Right from the start this stylistic diversity and openness for all sorts of musical traditions made Evans a sought after sideman for jazz grandees the likes of Herbie Hancock or John McLaughlin among many others. Evans is known for crossing musical genres, whether its playing with Rock legends or Jazz greats. His special qualities are most obvious in his own releases: From his debut album “Living In The Crest Of A Wave“ 1984, via “Push“ 1993 to “Soulgrass“ 2005 and “Vans Joint“, his first cooperation with WDR Big Band, in 2009. To date , Evans has recorded 25 solo Cd’s ( 2019 ) “For me it is inspiring to play and record the elements of other types of genres with my own ideas and not be afraid to experiment ”, says Evans. “It bores me if I have to perform the same pieces over and over again. I feel compelled to create new styles of music that inspire me. I think the urge to do that runs in my blood.”

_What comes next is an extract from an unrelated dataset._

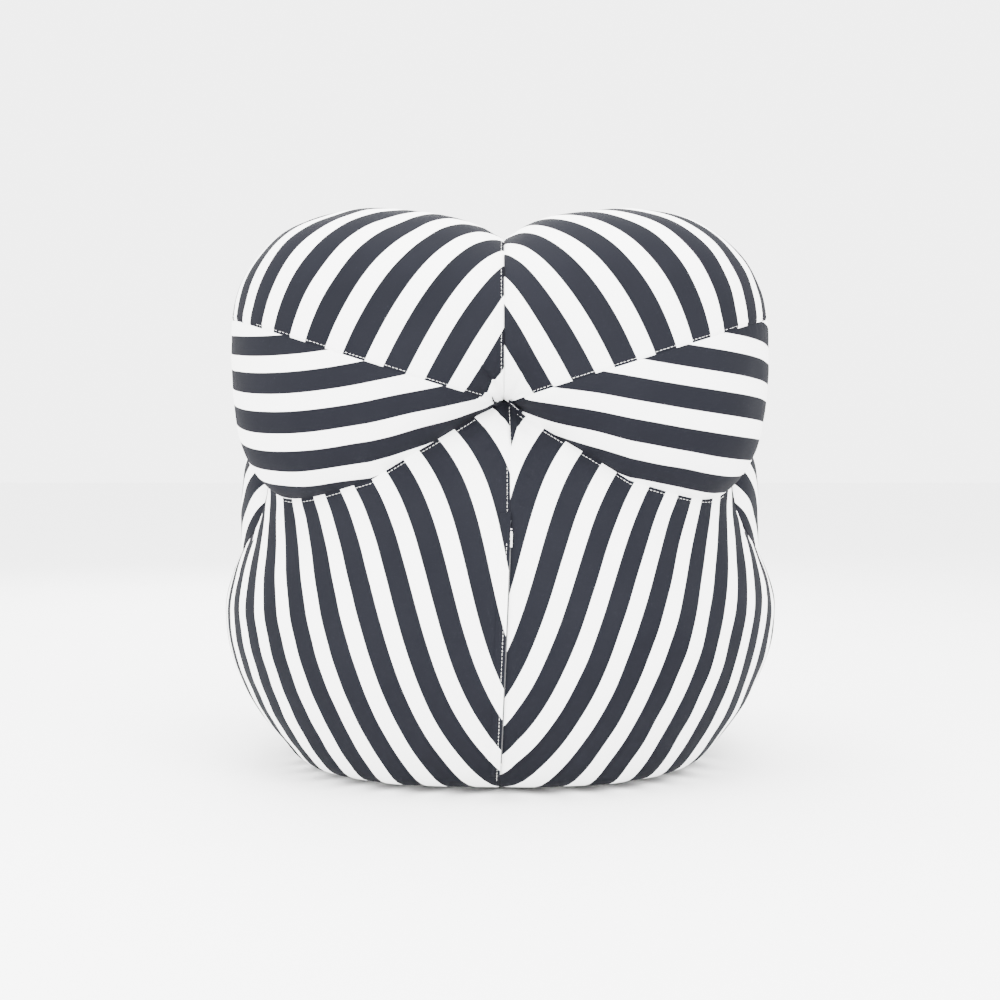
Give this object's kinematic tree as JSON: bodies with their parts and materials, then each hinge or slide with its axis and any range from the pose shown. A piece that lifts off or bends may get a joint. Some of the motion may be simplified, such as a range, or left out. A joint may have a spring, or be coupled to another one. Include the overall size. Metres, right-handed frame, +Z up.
{
  "type": "lounge armchair",
  "caption": "Bulbous foam lounge armchair with a striped stretch-cloth cover, rounded arms and a lower back seam closed by a zip.",
  "frame": {"origin": "centre of the floor outline, on the floor", "axes": "+Z up, -Y the way the sitter faces, +X to the sitter's left"},
  "size_m": [1.0044, 1.0085, 0.9825],
  "materials": {
    "striped_cloth": "dark navy-charcoal and white stripes, knitted stretch cloth",
    "foam": "open-cell moulded foam",
    "plywood": "plain birch plywood",
    "glide_plastic": "black nylon",
    "screw_steel": "zinc plated",
    "grip_tape": "hook-and-loop tape",
    "zip_tape": "white woven polyester tape",
    "zip_coil": "white polyester coil",
    "zip_metal": "nickel plated",
    "thread": "white sewing thread",
    "label_cloth": "plain white satin ribbon"
  },
  "bodies": {
    "chair": {"base_board": "plywood", "blank_label": "label_cloth", "cover_arm_inner_left": "striped_cloth", "cover_arm_inner_right": "striped_cloth", "cover_arm_outer_left": "striped_cloth", "cover_arm_outer_right": "striped_cloth", "cover_band_left": "striped_cloth", "cover_band_right": "striped_cloth", "cover_front_left": "striped_cloth", "cover_front_right": "striped_cloth", "cover_inner_back_left": "striped_cloth", "cover_inner_back_right": "striped_cloth", "cover_lower_back_left": "striped_cloth", "cover_lower_back_right": "striped_cloth", "cover_lumbar": "striped_cloth", "cover_seat_left": "striped_cloth", "cover_seat_right": "striped_cloth", "cover_upper_back_left": "striped_cloth", "cover_upper_back_right": "striped_cloth", "cover_upper_front_left": "striped_cloth", "cover_upper_front_right": "striped_cloth", "foam_arm_left": "foam", "foam_arm_right": "foam", "foam_lower_back": "foam", "foam_seat": "foam", "foam_upper_back_left": "foam", "foam_upper_back_right": "foam", "glide_front_left": "glide_plastic", "glide_front_right": "glide_plastic", "glide_rear_left": "glide_plastic", "glide_rear_right": "glide_plastic", "glide_screws": "screw_steel", "grip_strip_front": "grip_tape", "grip_strip_rear": "grip_tape", "grip_strip_side_left": "grip_tape", "grip_strip_side_right": "grip_tape", "zip_bottom_stop": "zip_metal", "zip_chain_left": "zip_coil", "zip_chain_right": "zip_coil", "zip_placket": "striped_cloth", "zip_tape_left": "zip_tape", "zip_tape_right": "zip_tape", "zip_thread_tack": "thread", "zip_top_stop": "zip_metal"},
    "slider": {"zip_slider": "zip_metal"},
    "pull": {"zip_pull_tab": "zip_metal"}
  },
  "joints": [
    {"name": "zip_travel", "type": "hinge", "parent": "chair", "child": "slider", "pos_m": [-0.011, -0.0186, 0.328], "axis": [0.9992, 0, 0.041], "range_deg": [-42, 0]},
    {"name": "pull_swing", "type": "hinge", "parent": "slider", "child": "pull", "pos_m": [-0.01852, 0.49396, 0.4386], "axis": [0.9992, 0, 0.041], "range_deg": [0, 120]}
  ]
}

This digression into the biography of Bill Evans has a lot to do with the concert at the Stadtgarten in Cologne. Because on that particular evening not only new pieces were performed but also arrangements of older compositions by Evans, exemplary for the creative life of the tenor- and soprano saxophonist. A very special retrospective indeed: What made it so special was not so much the fact that it was the second time Evans performed alongside the musicians of the WDR Big Band but even more so because back then the American Michael Abene was the chief conductor and arranger of this radio big-band. It was this compatriot of Evans whose own style added another twist in a different direction to the already multifaceted style that characterises most of Evans’ compositions. “Every time I received the arrangements from Michael I could hear clearly that the music had been enhanced. He made so much from what he had received from me to work on”, remembers a convinced Evans.

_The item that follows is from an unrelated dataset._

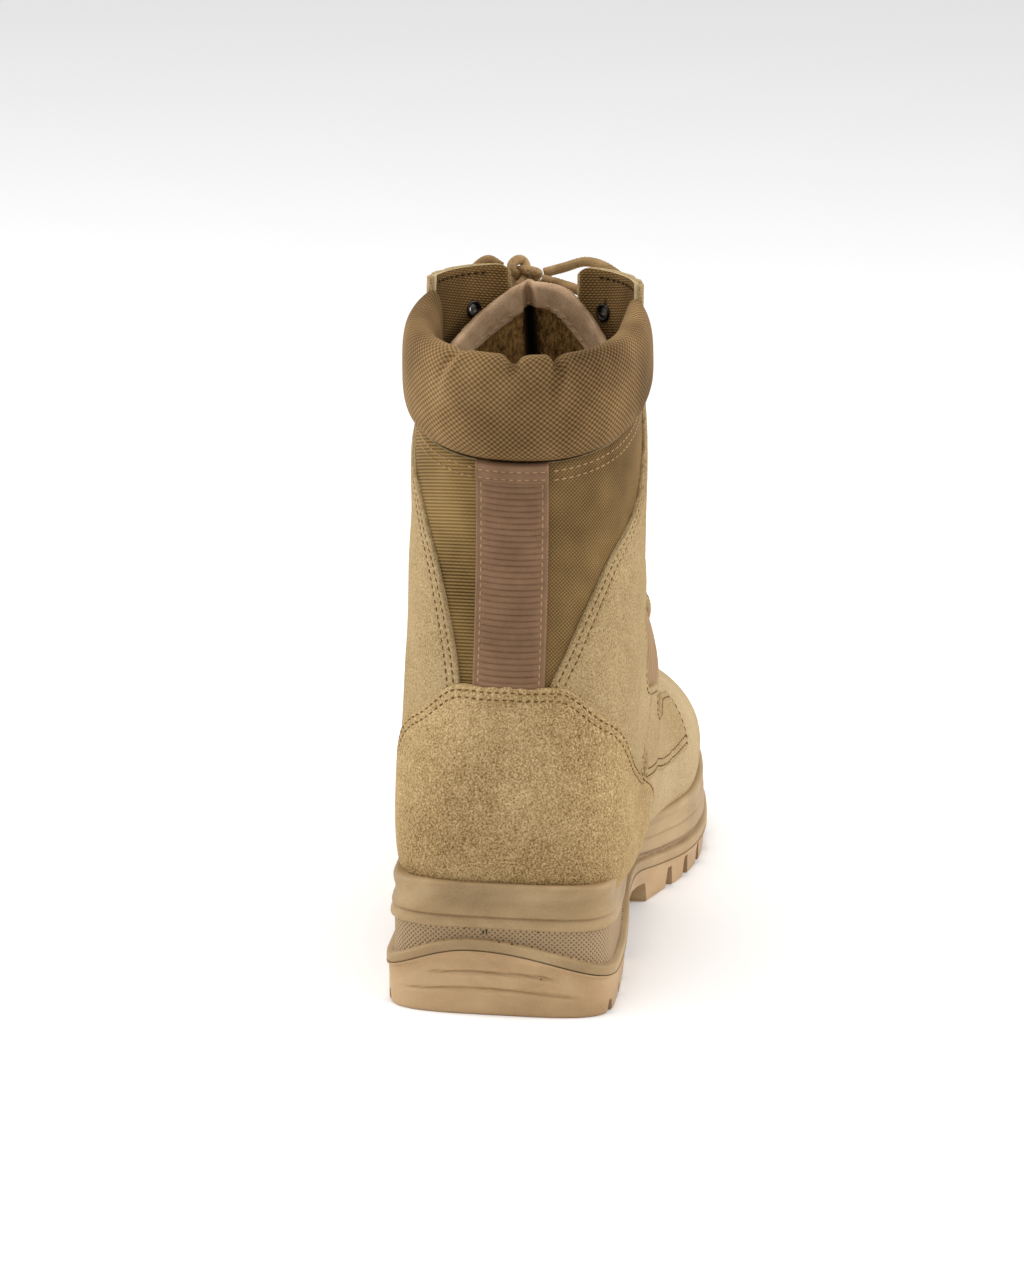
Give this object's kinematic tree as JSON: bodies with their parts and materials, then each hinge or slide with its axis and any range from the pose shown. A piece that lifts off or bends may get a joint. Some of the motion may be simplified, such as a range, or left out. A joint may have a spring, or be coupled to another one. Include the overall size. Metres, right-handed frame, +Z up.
{
  "type": "combat boot",
  "caption": "Laced high combat boot for the left foot, suede and nylon upper with padded collar, webbing back strap, moulded midsole and lugged rubber outsole.",
  "frame": {"origin": "middle of the underside of the boot's box, without the free lace, on the ground", "axes": "+X from heel to toe, +Y to the lateral (outer) side of the left foot, +Z up"},
  "size_m": [0.3032, 0.1106, 0.2433],
  "materials": {
    "suede": "rough suede nap",
    "nylon": "woven nylon, slight sheen",
    "webbing": "ribbed nylon webbing",
    "lining": "brushed mesh",
    "midsole": "moulded, satin",
    "outsole": "moulded, satin",
    "lace": "braided cord",
    "bronze": "dark antique"
  },
  "bodies": {
    "root": {"outsole": "outsole", "midsole": "midsole", "insole": "lining", "vamp": "suede", "upper": "suede", "heel_counter": "suede", "collar_pad": "nylon", "back_strap": "webbing", "tongue": "webbing", "lace_crossings": "lace", "lace_knot": "lace", "lace_loop_lateral": "lace", "lace_loop_medial": "lace", "lace_end_lateral": "lace", "lace_end_medial": "lace", "eyelet_lateral_1": "bronze", "eyelet_medial_1": "bronze", "eyelet_lateral_2": "bronze", "eyelet_medial_2": "bronze", "eyelet_lateral_3": "bronze", "eyelet_medial_3": "bronze", "eyelet_lateral_4": "bronze", "eyelet_medial_4": "bronze", "eyelet_lateral_5": "bronze", "eyelet_medial_5": "bronze", "eyelet_lateral_6": "bronze", "eyelet_medial_6": "bronze", "eyelet_lateral_7": "bronze", "eyelet_medial_7": "bronze", "eyelet_lateral_8": "bronze", "eyelet_medial_8": "bronze"}
  },
  "joints": []
}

Already the opening piece “Big Fun” illustrates the quality of the composition by Evans and of Abene’s arrangements as well as the saxophonist’s playful elegance and eloquence. The rocky funk-jazz of the rhythm section inspires the wind section of the WDR Big Band, which in turn provides the tenor saxophone with the resistance it needs to spark a firework of imagination. In the consecutive piece “Road To Bilbao” the presence of funk and R&B is even stronger. It is in this setting that Evans can fully demonstrate his brilliance as a soprano saxophonist and display his infallible instinct for the best suited melodic style. Here he can let his strongly modulated phrasing shine and with unerring instinct he accentuates the tutti of the wind section of the WDR Big Band with his soprano.
The chorus by John Marshall, following an Evans-solo, shows this orchestra’s outstanding quality besides its compelling performance as an ensemble. Performing on a muted trumpet and based on Miles Davis he pics up Evans’ melodic impulse and adds additional shades of colour to the music. “In a traditional succession of movements you have just one soloist, here you have five”, Evans remarks. “Every musician in the WDR can play jazz at the highest level. They are all committed to the music.”
But what would Evans’ multi-layered fusion-sound be without a suitable rhythm section? Especially for the WDR Big Band concert with Bill Evans two “Groove-Masters” were invited; the German drummer Wolfgang Haffner and the Cameroon-born and France-based Etienne Mbappé. Not only is their playing technique fully developed but both, Haffner as well as Mbappé, are gifted with the ability to roll out a densely woven groove-carpet while simultaneously electrifying the rhythmical roots of a piece of music. As a result of this, the stylistically diverse music of Evans and the WDR Big Bans is well and truly animated – and starts to sound like a living organism.